Sustained glycemic control with diabetes monotherapies has been tested in the past. Rosiglitazone monotherapy had a durable glycemic control compared to SUs or metformin monotherapy in A Diabetes Outcome Progression Trial (ADOPT).29 Available evidence of all AHA suggests that both SGLT-2I and TZD have a glycemic control durability of 6–8 years (perhaps the best), followed by metformin of nearly 5 years, and SUs as well as DPP-4I of 3.3–4.4 years.30 GLP-1 RA could sustain durable glycemic control up to 7 years at least, as demonstrated in a subgroup analysis of a clinical trial.31 Logically, addition of metformin to these agents will likely further increase the durability of glycemic control. The ongoing Glycemia Reduction Approaches in Diabetes: A Comparative Effectiveness (GRADE) study,32 is comparing the combinations of metformin with other agents (SU, DPP-4I, GLP-1RA, basal insulin) in newly diagnosed T2D patients with mild hyperglycemia (HbA1c of 6.8–8.5%). GRADE study should shed further light on the glycemic durability of different combination therapies used early in the course of the disease, although it does not have SGLT-2I and pioglitazone arms to compare. An ongoing TRIPLE–AXEL trial33 that is evaluating the durability of triple combination therapy of metformin plus SGLT-2I plus DPP4-I and comparing it with a conventional stepwise approach in drug-naïve patients with T2DM (HbA1c 8.0–10.5%) shall provide further insight.

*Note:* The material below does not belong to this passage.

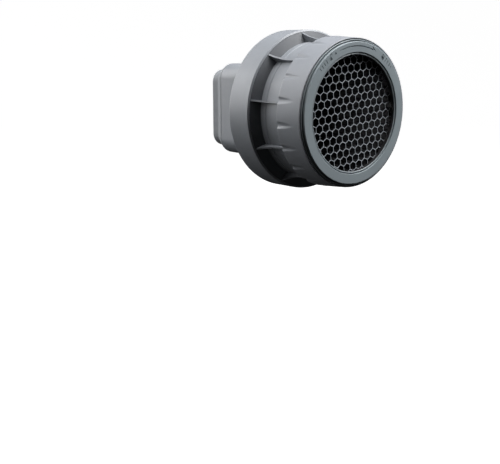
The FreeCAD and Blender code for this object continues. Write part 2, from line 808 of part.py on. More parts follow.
def make_core_retainer():
    """Cup that carries the honeycomb on a rear shelf and is screwed to the ring's web."""
    body = new_body("core_retainer")
    revolve(body, "retainer", [
        ("retainer_bore", "retainer_rear"),
        ("retainer_outer", "retainer_rear"),
        ("retainer_outer", "ring_web_front"),
        ("retainer_radius", "ring_web_front"),
        ("retainer_radius", "retainer_front"),
        ("retainer_inner", "retainer_front"),
        ("retainer_inner", "retainer_shelf"),
        ("retainer_bore", "retainer_shelf"),
    ])
    drill(body, "retainer_hole", "retainer_circle", "0", "retainer_front",
          "retainer_front - ring_web_front", SCREW_COUNT)
    return body


def make_honeycomb():
    """Disc of hexagonal cells, cut round by its rim."""
    pitch, wall = value("cell_pitch"), value("cell_wall")
    radius, rim = value("core_radius"), value("core_rim")
    row_angle = value("cell_row_angle")
    row_step = pitch * math.sqrt(3) / 2
    corner_radius = (pitch - wall) / math.sqrt(3)
    open_area = Part.Face(Part.Wire(Part.makeCircle(radius - rim)))
    reach = int(radius / row_step) + 2
    cells = []
    for line in range(-reach, reach + 1):
        for column in range(-reach, reach + 1):
            centre = Vector((column + 0.5 * (line % 2)) * pitch, line * row_step, 0)
            corners = [centre + corner_radius * unit(30 + 60 * k) for k in range(7)]
            cell = Part.Face(Part.makePolygon(corners))
            cell.rotate(Vector(0, 0, 0), Vector(0, 0, 1), row_angle)
            cell.translate(Vector(value("lattice_right"), value("lattice_up"), 0))
            if cell.CenterOfMass.Length > radius + corner_radius:
                continue
            if max(vertex.Point.Length for vertex in cell.Vertexes) > radius - rim:
                cell = cell.common(open_area)
            if cell.Area > SMALLEST_CELL:
                cells.append(cell)
    disc = Part.Face(Part.Wire(Part.makeCircle(radius)))
    lattice = disc.cut(Part.makeCompound(cells)).Faces[0]
    block = lattice.extrude(Vector(0, 0, value("core_front - core_rear")))
    block.translate(Vector(0, 0, value("core_rear")))
    feature = doc.addObject("Part::Feature", "honeycomb_core")
    feature.Label = "honeycomb_core"
    feature.Shape = block
    pieces.append(feature)
    return feature


def unit(degrees):
    return Vector(math.cos(math.radians(degrees)), math.sin(math.radians(degrees)), 0)


# ---------------------------------------------------------------- assembly

make_boot()
make_grip_pad("grip_pad_right", "pad_narrow", "head_width / 2 + pad_thickness", 0)
make_grip_pad("grip_pad_top", "pad_wide", "head_height / 2 + pad_thickness", 1)
make_grip_pad("grip_pad_left", "pad_narrow", "head_width / 2 + pad_thickness", 2)
make_grip_pad("grip_pad_bottom", "pad_wide", "head_height / 2 + pad_thickness", 3)
make_boot_frame()
make_drum_shell()
make_light_tunnel()
make_fin_collar()
make_lock_ring()
make_front_seal()
make_grid_shell()
make_trim_ring()
make_face_bezel()
make_lip_ring()
make_core_gasket()
make_core_retainer()
make_honeycomb()

frame_places = [(sign_x * value("frame_screw_side"), sign_y * value("frame_screw_up"))
                for sign_x, sign_y in FRAME_SCREWS]
frame_seat = value("boot_length + spigot_length + frame_thickness + shelf_thickness")
make_screws("boot_frame_screws", frame_places, frame_seat, value("frame_screw_length"))
flange_seat = value("drum_rear + plate_thickness + flange_thickness")
make_screws("tunnel_screws", around(SCREW_COUNT, value("flange_circle")), flange_seat,
            value("flange_thickness + flange_bite"))
make_screws("collar_screws", around(SCREW_COUNT, value("boss_circle")),
            value("tunnel_front + web_thickness"), value("collar_screw_length"))
make_screws("retainer_screws", around(SCREW_COUNT, value("retainer_circle")),
            value("retainer_front"), value("retainer_front - ring_web_front + retainer_bite"))

for piece in pieces:
    piece.Placement = TO_ROW.multiply(piece.Placement)
doc.recompute()


# ---------------------------------------------------------------- checks and export

def check_document():
    """Stop if anything failed to build, a cut removed nothing or a piece has no solid."""
    for item in doc.Objects:
        if "Invalid" in item.State or "Error" in item.State:
            raise RuntimeError(f"{item.Name} failed: {item.State}")
        if item.TypeId in ("PartDesign::Pocket", "PartDesign::Groove"):
            if item.Shape.Volume > item.BaseFeature.Shape.Volume - SMALLEST_CUT:
                raise RuntimeError(f"{item.Name} cuts nothing")
    for piece in pieces:
        if piece.Shape.isNull() or not piece.Shape.isValid():
            raise RuntimeError(f"{piece.Label} has no valid shape")


check_document()
os.makedirs("parts", exist_ok=True)
for piece in pieces:
    piece.Shape.exportStep(f"parts/{piece.Label}.step")
    box = piece.Shape.BoundBox
    print(f"{piece.Label}: {len(piece.Shape.Solids)} solid(s), {piece.Shape.Volume:.0f} mm3,"
          f" Y {box.YMin:.2f} to {box.YMax:.2f}")
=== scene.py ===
import math
import random

import bmesh
import bpy
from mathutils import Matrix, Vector


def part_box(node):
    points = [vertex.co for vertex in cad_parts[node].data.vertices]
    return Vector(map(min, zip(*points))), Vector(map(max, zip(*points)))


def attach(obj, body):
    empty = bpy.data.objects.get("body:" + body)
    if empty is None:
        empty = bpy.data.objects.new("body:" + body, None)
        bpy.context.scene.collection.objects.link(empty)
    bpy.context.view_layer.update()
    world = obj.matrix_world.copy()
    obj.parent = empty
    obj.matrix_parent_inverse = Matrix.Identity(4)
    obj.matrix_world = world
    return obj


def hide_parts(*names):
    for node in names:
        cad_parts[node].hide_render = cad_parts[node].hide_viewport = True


# The looks of a honeycomb grid ring on its finned flash-head mount.
#
# Pieces are drawn in millimetres along the light's axis: height 0 is the rear mouth of the
# socket and height grows towards the honeycomb face. place() turns that onto the frame,
# where the face looks along -Y. Angles run anticlockwise from +X, seen from the front.

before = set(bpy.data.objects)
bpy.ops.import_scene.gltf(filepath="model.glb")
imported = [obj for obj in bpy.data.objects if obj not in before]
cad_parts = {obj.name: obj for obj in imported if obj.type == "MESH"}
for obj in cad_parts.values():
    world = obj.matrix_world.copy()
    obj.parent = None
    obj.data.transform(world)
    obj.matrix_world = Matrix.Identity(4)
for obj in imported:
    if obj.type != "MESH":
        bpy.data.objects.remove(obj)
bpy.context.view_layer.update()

MM = 0.001
TURN_STEPS = 720
PLAIN_TURN_STEPS = 360
ARC_STEPS = 4
LONGEST_REACH = 0.48
SHARP_DEGREES = 32
NORMAL_WEIGHT = 80
FINE = 0.02
CUT_OVER = 1.0


def place(across, up, height):
    """A point of the frame, in metres."""
    return Vector((across * MM, -height * MM, up * MM))


def polar(radius, degrees, height):
    angle = math.radians(degrees)
    return place(radius * math.cos(angle), radius * math.sin(angle), height)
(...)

We do acknowledge the strength and limitations of this review. Strength includes review of results from only the systematic reviews and meta-analyses of RCTs that studied safety and efficacy of diabetes monotherapy vs metformin-based combination therapies in T2DM. Limitations include: a) it is possible that we may have missed some of the systematic reviews and meta-analyses of RCTs that were not available on the single (PubMed) database we searched, b) lack of H2H studies between metformin vs metformin plus GLP-1RA or GLP-1RA vs metformin plus GLP-1RA, c) pooled meta-analyses could have heterogeneity in the baseline characteristics of patients with T2DM including gender, age and varied doses of AHA, depending upon the RCTs included, d) there is a possibility that these meta-analyses could have varied definitions of safety outcomes including the criteria of mild, moderate, and severe hypoglycemia, and e) majority of these meta-analyses compared either short-term drug-related or serious adverse events pooled together rather than reporting specific side effects related to the individual AHAs such as lactic acidosis with metformin, ketosis and fractures with SGLT-2I, pancreatitis with DPP-4I and GLP-1RA, and heart failure with TZD and DPP-4I.

Conclusion

In summary, from the available evidence it is conceivable that metformin-based combination therapy reduces HbA1c better than monotherapy with any AHA. Among the metformin-based combinations, metformin-SGLT-2I combination therapy appears to have the best HbA1c reduction with longer durability of glycemic control and the convenience of oral route without any apparent increase in hypoglycemia or other adverse events other than GTI. Interestingly, GTI was significantly less associated with metformin-SGLT-2I compared to the SGLT-2I monotherapy. Positive outcomes for the prevention and treatment of CV and renal diseases as observed in various cardio-renal outcome trials would be an added advantage for metformin-SGLT-2I combination.